HAYES: ... There's a sort of cheap contrarianism that folks in the Beltway like. And for some reason, they love Haley Barbour because he used to be one of the racketeers hanging out on Capitol Hill, basically laundering money through Congress and the K Street operation. So he's one of the good old boys.
What they like is his "body language," to use Cohen's formulation. They like the fact that he likes himself and has no self-doubt and is "colorful" and forthright. Is what he says right? They don't care.
As I've pointed out, Beltway scribes love Barbour to pieces, and have written will-Haley-run-for-president? stories over and over again -- in the Mississippi press in '04, in The Washington Post in '05, in U.S. News in '09, in the Post again that same year, and in Newsweek in January of this year. They don't need an oil spill or a hurricane -- they don't need a reason at all. They just dig the guy. Remember how they dug the George W. Bush of 2000? It's as if Haley Barbour is the father Candidate W should have had.

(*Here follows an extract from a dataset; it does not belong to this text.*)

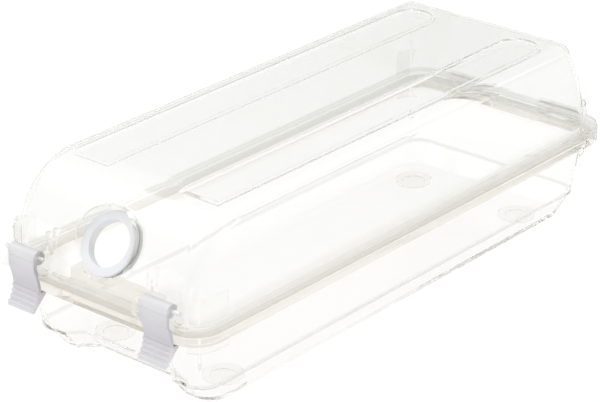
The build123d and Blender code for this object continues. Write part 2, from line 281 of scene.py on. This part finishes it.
# Tints by height and length, in metres. The tub has a grey knee, a faintly warm flange and a slightly warm
# locating block. The lid has a grey flange and darkens towards its back.
TUB_BANDS = (
    ("Z", 0.0, 0.06, (
        (0.0136, WHITE),
        (0.0140, (0.84, 0.84, 0.835)),
        (0.0150, (0.84, 0.84, 0.835)),
        (0.0154, WHITE),
        (0.0430, WHITE),
        (0.0455, (0.972, 0.953, 0.93)),
        (0.0508, (0.962, 0.945, 0.925)),
        (0.0520, (0.93, 0.92, 0.905)),
    )),
)
TUB_BOXES = (
    ((0.0, -0.165, 0.050), (0.0315, 0.012, 0.012), (0.98, 0.97, 0.96)),
)
LID_BANDS = (
    ("Z", 0.04, 0.12, (
        (0.0510, (0.94, 0.94, 0.938)),
        (0.0570, (0.962, 0.962, 0.955)),
        (0.0590, WHITE),
    )),
    ("Y", -0.20, 0.20, (
        (-0.12, (0.995, 0.995, 0.99)),
        (0.15, (0.968, 0.97, 0.962)),
        (0.175, (0.935, 0.937, 0.93)),
    )),
)

CLEAR_TUB = clear_plastic(
    "clear_tub_plastic", (0.99, 0.985, 0.975), (0.998, 0.995, 0.99), (0.78, 0.73, 0.66), 6.0, 0.5, TUB_IOR,
    TUB_BANDS, TUB_BOXES)
CLEAR_LID = clear_plastic(
    "clear_lid_plastic", (0.99, 0.99, 0.985), (0.996, 0.996, 0.993), (0.68, 0.67, 0.60), 8.0, 1.0, LID_IOR,
    LID_BANDS)
CLEAR_FOOT = clear_plastic(
    "clear_foot_pad", (0.985, 0.98, 0.965), (0.995, 0.99, 0.98), (0.70, 0.66, 0.55), 8.0, 0.5, TUB_IOR)
LATCH_BANDS = (
    ("Z", 0.03, 0.07, (
        (0.0360, WHITE),
        (0.0440, (0.96, 0.95, 0.96)),
        (0.0480, (0.80, 0.79, 0.80)),
        (0.0580, (0.88, 0.87, 0.88)),
        (0.0650, WHITE),
    )),
)
LATCH = solid_plastic(
    "latch_plastic", (0.77, 0.76, 0.79), (0.81, 0.80, 0.83), 0.34, 0.46, 0.06, LATCH_BANDS)
GROMMET = solid_plastic("grommet_plastic", (0.88, 0.88, 0.92), (0.91, 0.91, 0.95), 0.32, 0.45, 0.05)
GASKET = clear_plastic(
    "gasket_rubber", (0.93, 0.915, 0.89), (0.96, 0.945, 0.925), (0.80, 0.775, 0.74), 25.0, 0.5, LID_IOR)
STEEL = metal("pin_steel", (0.86, 0.86, 0.87), (0.92, 0.92, 0.93))

FINISH = {
    "clear_tub": CLEAR_TUB,
    "clear_lid": CLEAR_LID,
    "latch_plastic": LATCH,
    "grommet": GROMMET,
    "gasket": GASKET,
    "foot_pad": CLEAR_FOOT,
    "pin_steel": STEEL,
}


def dress(piece, material):
    """Give every part of a piece one material."""
    piece.data.materials.clear()
    piece.data.materials.append(material)


SLOT_OF = {row["node"]: row["material_slot"] for row in frame["record"]["subparts"]}
BODY_OF = {node: body for body, members in frame["record"]["behaviour"]["bodies"].items() for node in members}
for node, slot in SLOT_OF.items():
    dress(NODES[node], FINISH[slot])


# ---------------------------------------------------------------- small parts with softened edges
def softened(node, soften, inset):
    """Stand-in for a small solid: its edges rounded over by soften, its skin inset inside the solid's."""
    form = bmesh.new()
    form.from_mesh(NODES[node].data)
    bmesh.ops.remove_doubles(form, verts=form.verts, dist=WELD)
    bmesh.ops.dissolve_limit(form, angle_limit=math.radians(FLAT_ANGLE), verts=form.verts, edges=form.edges)
    corners = [edge for edge in form.edges if len(edge.link_faces) == 2
               and edge.calc_face_angle() > math.radians(SHARP_ANGLE)]
    bmesh.ops.bevel(form, geom=corners, offset=soften, segments=BEVEL_SEGMENTS, profile=0.5,
                    affect="EDGES", clamp_overlap=True)
    bmesh.ops.remove_doubles(form, verts=form.verts, dist=WELD)
    bmesh.ops.triangulate(form, faces=[face for face in form.faces if len(face.verts) > 4])
    form.normal_update()
    for vertex in form.verts:
        vertex.co = vertex.co - vertex.normal * inset
    mesh = bpy.data.meshes.new(node + "_soft")
    form.to_mesh(mesh)
    form.free()
    mesh.shade_smooth()
    mesh.set_sharp_from_angle(angle=math.radians(SMOOTH_ANGLE))
    piece = bpy.data.objects.new(node + "_soft", mesh)
    scene.collection.objects.link(piece)
    dress(piece, FINISH[SLOT_OF[node]])
    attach(piece, BODY_OF[node])
    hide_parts(node)


for side in ("left", "right"):
    softened(side + "_latch", LATCH_SOFT, 0.0)
    softened(side + "_latch_pin", LATCH_PIN_SOFT, HAIR)
    softened(side + "_hinge_pin", HINGE_PIN_SOFT, HAIR)
    for end in ("front", "back"):
        softened(end + "_" + side + "_foot", FOOT_SOFT, HAIR)
softened("ring_grommet", RING_SOFT, HAIR)
softened("grommet_retainer", RING_SOFT, HAIR)
softened("grommet_seal", SEAL_SOFT, HAIR)
softened("rim_gasket", GASKET_SOFT, HAIR)

# ---------------------------------------------------------------- stage
# Light by height above the horizon, from 0 at the horizon to 1 straight up
WORLD_STEPS = (
    (0.0, (0.74, 0.75, 0.72)),
    (0.30, (0.70, 0.71, 0.68)),
    (0.60, (0.85, 0.86, 0.85)),
    (1.0, WHITE),
)
floor_mesh = bpy.data.meshes.new("floor")
half = FLOOR_SIZE / 2
corners = [(-half, -half, FLOOR_Z), (half, -half, FLOOR_Z), (half, half, FLOOR_Z), (-half, half, FLOOR_Z)]
floor_mesh.from_pydata(corners, [], [(0, 1, 2, 3)])
floor = bpy.data.objects.new("floor", floor_mesh)
scene.collection.objects.link(floor)
floor_material, floor_tree, floor_shader = new_material("floor_white")
floor_shader.inputs["Base Color"].default_value = FLOOR_GREY
floor_shader.inputs["Roughness"].default_value = FLOOR_ROUGHNESS
floor_shader.inputs["Emission Color"].default_value = (*WHITE, 1.0)
floor_shader.inputs["Emission Strength"].default_value = FLOOR_GLOW
floor_mesh.materials.append(floor_material)

world = bpy.data.worlds.new("studio")
world.use_nodes = True
sky = world.node_tree
place = sky.nodes.new("ShaderNodeTexCoord")
parts = sky.nodes.new("ShaderNodeSeparateXYZ")
blend = sky.nodes.new("ShaderNodeValToRGB")
for position, _ in WORLD_STEPS[1:-1]:
    blend.color_ramp.elements.new(position)
for element, (position, colour) in zip(blend.color_ramp.elements, WORLD_STEPS):
    element.position = position
    element.color = (*colour, 1.0)
sky.links.new(place.outputs["Generated"], parts.inputs["Vector"])
sky.links.new(parts.outputs["Z"], blend.inputs["Fac"])
sky.links.new(blend.outputs["Color"], sky.nodes["Background"].inputs["Color"])
sky.nodes["Background"].inputs["Strength"].default_value = 1.0
scene.world = world


def area_light(name, place, size, power):
    """A square lamp aimed at the object."""
    light = bpy.data.lights.new(name, "AREA")
    light.size = size
    light.energy = power
    obj = bpy.data.objects.new(name, light)
    obj.location = place
    obj.rotation_mode = "QUATERNION"
    obj.rotation_quaternion = (Vector(LIGHT_TARGET) - Vector(place)).to_track_quat("-Z", "Y")
    scene.collection.objects.link(obj)


area_light("key", (-0.9, -0.4, 1.5), 1.2, 6.0)
area_light("fill", (1.2, 0.9, 1.2), 1.4, 4.0)

camera_data = bpy.data.cameras.new("camera")
camera_data.lens = CAMERA_LENS
camera_data.sensor_width = SENSOR_WIDTH
camera_data.clip_start = 0.05
camera_data.clip_end = 100.0
camera = bpy.data.objects.new("camera", camera_data)
camera.location = CAMERA_PLACE
camera.rotation_mode = "QUATERNION"
camera.rotation_quaternion = (Vector(CAMERA_TARGET) - Vector(CAMERA_PLACE)).to_track_quat("-Z", "Y")
scene.collection.objects.link(camera)
scene.camera = camera

scene.view_settings.view_transform = "Standard"
scene.cycles.max_bounces = BOUNCES
scene.cycles.transmission_bounces = BOUNCES
scene.cycles.transparent_max_bounces = BOUNCES
scene.cycles.glossy_bounces = BOUNCES

bpy.context.view_layer.update()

I actually think the public, faced with a Barbour presidential bid, would show better judgment than the press -- I think the public would conclude that Barbour really is an "oleaginous whore" (or oleaginous procurer). If he were running for something this year in a non-oil state, the public would expect him to be a hell of a lot nastier to BP. But for now he's just part of the noise, and as long as some Republicans are in tune with the general public, the rest can probably be as pro-BP as they choose. The party message is calculatedly muddied, and different market segments will hear what they want to hear.